The commingling of men and women on equal terms has been the hallmark of élite society in the West since the days of Louis XV. It has taught men how to care about other people’s lives and women to care about other people’s families. To turn your back on this heritage is to step back into a past with no future. In my opinion, a planet overrun by mere primates would not be particularly worth saving.

Part of me can’t wait to see Martin’s book, to swallow it in one great giggly guzzle. Another part of me is faintly nauseated, as is also the case with Look Who’s Back, Timur Vermes’s Hitler book, which is funny but, to say the very least, unnerving. I haven’t been able to get very far into it — but then that’s largely Maeve Brennan’s fault, and Angela Bourke’s. Bourke is Brennan’s biographer: Maeve Brennan: Homesick at The New Yorker: An Irish Writer in Exile devotes fully half its length to Brennan’s Irish background and childhood, bringing her to the age of seventeen and the beginning of her sojourn in the United States. I have learned a great deal about early modern Ireland from Bourke’s book, and I have wandered through the surprisingly fresh hell of Brennan’s short stories. Look Who’s Back, in contrast, plays with material that is all too familiar. Primates of Park Avenue promises to be just as bizarre as Vermes’s account of a miraculously reconstituted Hitler (he wakes up on a sunny summer day in the Berlin of 2011), but its heart will probably be just as dreadful.

Nothing very interesting ever happens when men or women gather by themselves.

***

Almost as thorny as pinning down a definition of “the élite” is settling the meaning of a “liberal education.” I collect books on the subject, even when I know that they’re not likely to be very good. Consider Fareed Zakaria’s In Defense of a Liberal Education. It is, like everything else that I’ve read by Zakaria, a protracted speech — an oration intended to excite feelings. Although it has a lot of good things to say about its subject, it is not specific, and it draws heavily on the musings of businessmen for its persuasive arguments. Yet again, liberal education is seen as a kind of nourishing soup, with plenty of wholesome ingredients. Properly digested, it teaches its consumers how to write, how to speak, and how to learn.

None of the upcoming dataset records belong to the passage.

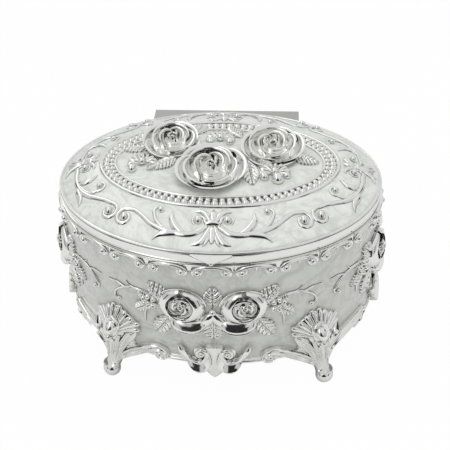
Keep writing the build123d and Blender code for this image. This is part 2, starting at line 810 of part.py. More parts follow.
# ---- files --------------------------------------------------------------------------------
pieces = [
    body_shell, body_enamel, base_plate, wall_lining, floor_pad, upper_scroll_trim,
    body_hinge_leaf, hinge_pin, lid_shell, lid_enamel_band, lid_enamel_centre, lid_bead_ring,
    lid_lining, lid_thumb_tab, lid_hinge_leaf,
]
for piece in pieces + legs + sprays + aprons + panel_roses + panel_leaves + scrollworks:
    export_step(piece.part, f"parts/{piece.part.label}.step")
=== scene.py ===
import math

import bmesh
import bpy
import numpy as np
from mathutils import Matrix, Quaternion, Vector


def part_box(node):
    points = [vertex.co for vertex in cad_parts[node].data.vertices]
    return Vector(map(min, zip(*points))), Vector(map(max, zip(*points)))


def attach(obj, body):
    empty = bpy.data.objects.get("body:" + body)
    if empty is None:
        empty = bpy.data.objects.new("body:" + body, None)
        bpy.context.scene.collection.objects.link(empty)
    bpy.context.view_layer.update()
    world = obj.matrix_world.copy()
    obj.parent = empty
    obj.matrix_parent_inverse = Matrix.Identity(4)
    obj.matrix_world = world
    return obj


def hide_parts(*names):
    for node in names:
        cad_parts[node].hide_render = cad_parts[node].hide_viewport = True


bl_info = {
    "name": "Oval Keepsake Box",
    "version": (1, 0, 0),
    "blender": (4, 5, 0),
    "location": "View3D > Sidebar > Keepsake",
    "description": "Dresses an oval footed box with roses, scrollwork, enamel and a fabric lining",
    "category": "Add Mesh",
}

# Shapes are worked out in millimetres and written to meshes in metres. An ornament is drawn in
# plan as (across, up, out): out is away from the surface that it lies on.
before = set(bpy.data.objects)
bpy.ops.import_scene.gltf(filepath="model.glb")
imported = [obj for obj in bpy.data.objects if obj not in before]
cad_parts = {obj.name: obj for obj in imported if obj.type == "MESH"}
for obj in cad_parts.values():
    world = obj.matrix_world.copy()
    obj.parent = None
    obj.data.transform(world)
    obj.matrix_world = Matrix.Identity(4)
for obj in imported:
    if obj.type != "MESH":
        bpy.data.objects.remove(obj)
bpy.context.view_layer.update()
MM = 0.001


# ---- places taken from the frame ----------------------------------------------------------
def reach(node):
    """Lowest and highest corner of a CAD node, in millimetres."""
    low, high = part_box(node)
    return np.array(low) / MM, np.array(high) / MM


HALF_LENGTH, HALF_DEPTH = reach("body_enamel")[1][:2]
WALL_BOTTOM = reach("body_shell")[0][2]
WALL_TOP = reach("body_shell")[1][2]
RIM = reach("lid_hinge_leaf")[1][2]
RING_LENGTH, RING_DEPTH = reach("lid_bead_ring")[1][:2]
RING_BASE = reach("lid_bead_ring")[0][2]
RING_WIDTH = RING_LENGTH - reach("lid_enamel_centre")[1][0]
HINGE_HALF = reach("hinge_pin")[1][0]
ENAMEL = 0.6                     # enamel above the metal
LIP_WIDTH = 2.4                  # where the slope's section starts, in from the lid's edge
LIP_RISE = 0.8                   # slope's outer edge above the rim
DOME_RISE = 1.6                  # middle of the panel above its edge
ENAMEL_INSET = 0.9               # the enamel's edge, in from the lid's edge
LIP_AXES = np.array([HALF_LENGTH - LIP_WIDTH, HALF_DEPTH - LIP_WIDTH])
RING_AXES = np.array([RING_LENGTH, RING_DEPTH])
PANEL_AXES = RING_AXES - RING_WIDTH
LENGTH = {"subtype": "DISTANCE", "unit": "LENGTH"}
COLOUR = {"subtype": "COLOR", "min": 0.0, "max": 1.0}


class BoxSizes(bpy.types.PropertyGroup):
    """Sizes that can be changed without touching the carried-over solids."""

    bead_count: bpy.props.IntProperty(
        name="Beads", description="Beads in each row of the ring", default=80, min=24, max=160)
    bead_radius: bpy.props.FloatProperty(
        name="Bead radius", description="Radius of the large beads in the ring",
        default=1.46 * MM, min=0.5 * MM, max=2 * MM, **LENGTH)
    scroll_count: bpy.props.IntProperty(
        name="Scrolls", description="C-scrolls that would go round the whole oval", default=22)
    petal_thickness: bpy.props.FloatProperty(
        name="Petal", description="Thickness of the rose petals",
        default=0.7 * MM, min=0.2 * MM, max=1.2 * MM, **LENGTH)
    leaf_ribs: bpy.props.IntProperty(
        name="Leaf ribs", description="Ribs on each side of a leaf on the lid",
        default=7, min=4, max=14)
    fan_flutes: bpy.props.IntProperty(
        name="Fan flutes", description="Flutes across a fan flower on the lid",
        default=9, min=5, max=40)
    pad_swell: bpy.props.FloatProperty(
        name="Pad swell", description="Furthest that the padding may swell",
        default=0.9 * MM, min=0.0, max=3 * MM, **LENGTH)


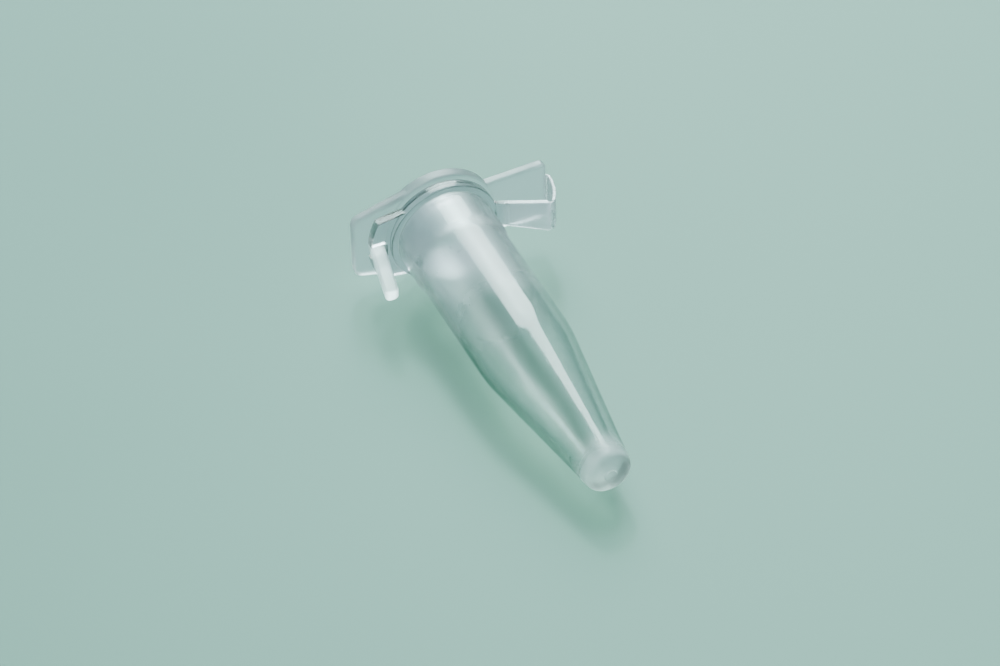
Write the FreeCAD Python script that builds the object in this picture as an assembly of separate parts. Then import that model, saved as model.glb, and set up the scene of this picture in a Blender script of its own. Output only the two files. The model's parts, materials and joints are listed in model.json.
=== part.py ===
import FreeCAD, Part
import math
import os

# A 0.5 ml microcentrifuge tube with its lid snapped shut, lying on its side.
#
# Every piece is drawn in the tube's own frame first, in millimetres:
#   z runs along the tube, 0 at the mouth, positive towards the lid, negative towards the tip;
#   x runs across the tube, positive towards the hinge, negative towards the thumb tab.
# The whole tube is then laid down on the lid's edge and the lower edge of its straight barrel.

# Tube wall
BODY_RADIUS = 3.9
BORE_RADIUS = 3.35
NECK_RADIUS = 4.08
NECK_LENGTH = 4.1
NECK_TAPER = 0.9
BREAK_DEPTH = 16.3
TIP_SPLIT_DEPTH = 28.3
TIP_DEPTH = 30.7
CONE_SLOPE = 0.146
BOWL_DEPTH = 28.8
BOWL_RADIUS = 1.45
BOWL_SAG = 1.0
TIP_ROUND = 0.9
GATE_RADIUS = 0.5
GATE_HEIGHT = 0.12

# Collar at the mouth, with its front wing and its hinge strap
COLLAR_RADIUS = 4.6
COLLAR_THICK = 1.0
COLLAR_ROUND = 0.2
MOUTH_CHAMFER = 0.25
WING_REACH = 6.3
WING_TOP = -0.05
WING_THICK = 0.8
WING_HALF_WIDTH = 2.4
NOTCH_HALF_WIDTH = 0.62
NOTCH_FLOOR = 4.95
COLLAR_STRAP_THICK = 0.5
COLLAR_STRAP_TOP = -0.3
COLLAR_STRAP_ROOT_HALF = 1.0
COLLAR_STRAP_END_HALF = 1.5

# Lid
LID_GAP = 0.05
LID_RADIUS = 4.9
LID_THICK = 1.1
LID_ROUND = 0.25
TAB_REACH = 7.35
TAB_HALF_WIDTH = 2.85
TAB_FLARE = math.radians(15)
TAB_ROOT = 2.2
TAB_CORNER = 0.9
PLATE_BOTTOM = 0.12
PLATE_THICK = 0.95
LID_STRAP_END = 9.4
LID_STRAP_ROOT_HALF = 2.4
LID_STRAP_END_HALF = 2.75
LID_STRAP_CORNER = 0.5
PANEL_RADIUS = 3.7
PANEL_HEIGHT = 0.1

# Sealing plug under the lid
PLUG_RADIUS = 3.2
PLUG_END_RADIUS = 2.95
PLUG_BORE_TOP = 2.35
PLUG_BORE_END = 2.5
PLUG_LENGTH = 3.5
PLUG_TAPER_FROM = 1.9
BEAD_RADIUS = 3.29
BEAD_DEPTH = 1.3
BEAD_HALF_HEIGHT = 0.35
BEAD_LAND = 0.15

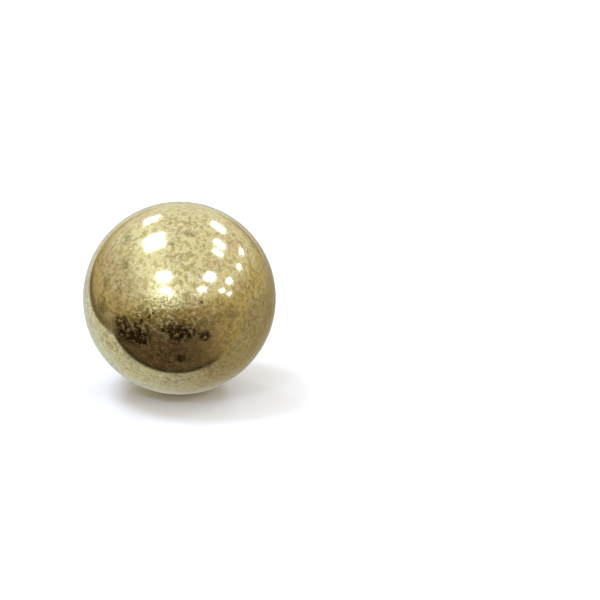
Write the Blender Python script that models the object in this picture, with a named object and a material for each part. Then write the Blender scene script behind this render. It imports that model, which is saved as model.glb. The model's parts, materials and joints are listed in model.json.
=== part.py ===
"""Ball stud earring: a hollow brass ball, an ear post with a cup, and a butterfly clutch pushed on the post.

The earring lies on a level surface as an unworn stud does, on the underside of its ball and the lower back
edges of its clutch. The surface is Z = 0. The earring runs along Y: the face of the ball looks towards -Y and
a little upwards, and the post runs back from it and slopes down. The origin is on the surface, under the
middle of the whole earring.

Each piece is drawn in the stud's own frame, where the centre of the ball is the origin and the post lies
along +Y. An empty carries that frame and tips it into the resting position.
"""

from math import asin, atan2, cos, hypot, pi, radians, sin

import bmesh
import bpy

MM = 0.001

# Ball: a hollow ball of thin sheet brass, with one hole at the back for the peg of the post.
BALL_DIAMETER = 14.0 * MM
BALL_WALL = 0.4 * MM

# Post: one turned piece. Its peg stands in the ball's hole, and its cup is cemented to the back of the ball.
PEG_DIAMETER = 1.2 * MM
PEG_CLEARANCE = 0.1 * MM
PEG_REACH = 1.0 * MM
PEG_CHAMFER = 0.15 * MM
CUP_DIAMETER = 4.0 * MM
CUP_FLOOR = 0.35 * MM
CUP_EDGE_ROUND = 0.2 * MM
CEMENT_GAP = 0.05 * MM
POST_DIAMETER = 0.8 * MM
POST_LENGTH = 11.0 * MM
POST_ROOT_FILLET = 0.25 * MM
NOTCH_FROM_TIP = 2.2 * MM
NOTCH_WIDTH = 0.6 * MM
NOTCH_DEPTH = 0.1 * MM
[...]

Books like this are unhelpful, because they focus on the personal benefits of a liberal education, and leave important social benefits in the background. They seem mesmerized by the uselessness of liberal education, as if this could somehow be a good thing. This uselessness, they hastily argue, is only apparent. But they don’t attempt to describe the actual usefulness of a liberal education, usually begging off with the excuse that to do so would be coarse and heavy-handed. We must take it on faith that a careful reading of The Portrait of a Lady is a good thing, because different readers derive different insights from the novel. or from any novel. People who write as casually about liberal education as Zakaria does suffer from schizophrenic impulses: they hanker for a “common core,” but are determined to preserve the student’s right to take whatever courses catch his or her fancy. Zakaria writes about this conflict, but he does not seek to resolve it.

As I said the other day, the key objective of liberal politics is self-government. This means that every level of social organization — the individual, the family, the neighborhood, the commercial enterprise, the public institution, the town, the city, the nation — is to be capable of governing itself without outside interference. This is not to say that laws and regulations are unnecessary, but only that they’re signs that self-government is, at some level and at a particular moment in time, not effective. The ideal liberal polity would require no laws and no regulations.

I see very few liberals on the scene today. Political argument is limited to two points of view: the rejection of “society” by libertarian conservatives, and the vilification of “selfishness” by champions of social justice. Neither of these parties has much of anything to say to the other, so actual political discussion is just about nil. It’s worse than that: each side is doing little more than waiting for the other side to disappear.

A liberal education would teach men and women to govern both themselves and, in cooperation with others, the world. It would do so by teaching men and women about themselves as individuals who must cooperate in the world: it would have to teach them about the world as well. I have oulined the specifics before, and I shall do so again.